NBC News has learned that investigators are now focused on whether Boutros-Ghali benefited from Iraqi oil deals, which another U.N. official, Benan Sevan, allegedly directed to a company registered in Panama.

The interim report reveals that the oil company — African Middle East Petroleum — which pulled down $1.5 million in profits from the deals, was run by one of Boutros-Ghali's relatives.

Friday, in a phone interview from Paris, Boutros-Ghali said the oil trader was a distant relative.

"I have no control over the member of the family," he told NBC News. "Ask the Iraqis. They will tell you that I never received a penny."

Investigators, who complain Boutros-Ghali is not fully cooperating, are now pursuing his bank records.

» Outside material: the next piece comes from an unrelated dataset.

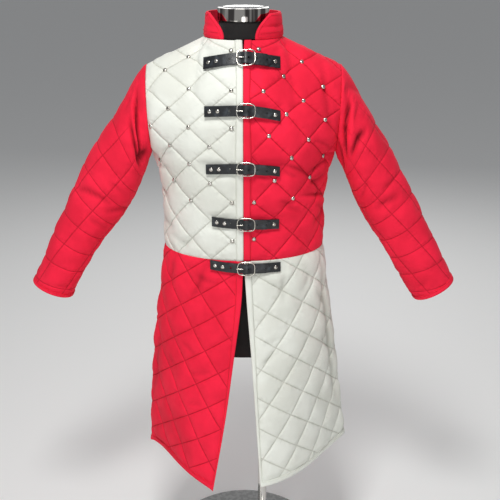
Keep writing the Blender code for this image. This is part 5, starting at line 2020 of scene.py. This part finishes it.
@dataclass
class Leatherwork:
    """One strap-and-buckle closure, with its number from the top."""

    number: int
    closure: Closure
    front: CoatFront = field(default_factory=CoatFront)
    hole_radius: float = 0.0023
    rivet_radius: float = 0.0052
    rivet_rise: float = 0.0026
    rivets_from_end: tuple[float, float] = (0.0125, 0.0315)
    holes: tuple[float, ...] = (-0.032, 0.0125, 0.034, 0.0560)
    point_length: float = 0.016
    edge_rounding: float = 0.0006
    climb: tuple[float, float] = (-0.002, 0.014)

    @property
    def high(self) -> float:
        """How far up a strap lies on another one."""
        return STRAP_LOW + STRAP_THICK + SEAM_GAP

    def build(self) -> None:
        """Makes the closure's pieces."""
        self.billet()
        self.base()
        self.buckle()
        self.prong()
        self.rivets()

    def billet(self) -> None:
        """The long pointed strap that runs through the buckle."""
        near_bar = BUCKLE_X - BUCKLE_HALF_WIDTH
        over_bar = self.high + 2 * BUCKLE_WIRE + SEAM_GAP
        path = (
            (-self.closure.billet_end, STRAP_LOW),
            (near_bar - 0.010, STRAP_LOW),
            (near_bar + 0.003, STRAP_LOW),
            (BUCKLE_X - 0.010, STRAP_LOW + 0.0015),
            (BUCKLE_X - 0.004, over_bar),
            (BUCKLE_X + 0.004, over_bar),
            (BUCKLE_X + 0.012, self.high + 0.0008),
            (BUCKLE_X + 0.020, self.high),
            (BUCKLE_X + 0.040, self.high),
            (self.closure.tip, self.high),
        )
        self.lay(self.slab(path, self.holes, pointed=True), path, f"strap_billet_{self.number}")

    def base(self) -> None:
        """The short square strap that holds the buckle."""
        path = ((BUCKLE_X + 0.003, STRAP_LOW), (self.closure.base_end, STRAP_LOW))
        self.lay(self.slab(path, (), pointed=False), path, f"strap_base_{self.number}")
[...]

Friday, a defensive Kofi Annan said he was shocked by findings that his close associate Sevan allegedly was personally profiting from the very beginning of the program.

"We do not want this shadow to hang over the U.N.," said the current U.N. secretary general. "So we want to get to the bottom of it."

Sevan complains he's being made a scapegoat and did nothing wrong. But investigators say he received large cash payments of $160,000 over four years, and they don't buy his claim that the money came from an elderly aunt.

"The corruption by the No. 1 person assigned to oversee the program is simply unconscionable," says Sen. Norm Coleman, R-Minn.

Also hanging over the United Nations are claims by an Iraqi-born American who pleaded guilty to illegal deals with Saddam Hussein. He now says after the program was first approved, Saddam made hundreds of thousands of dollars in payoffs, including money to a senior U.N. official.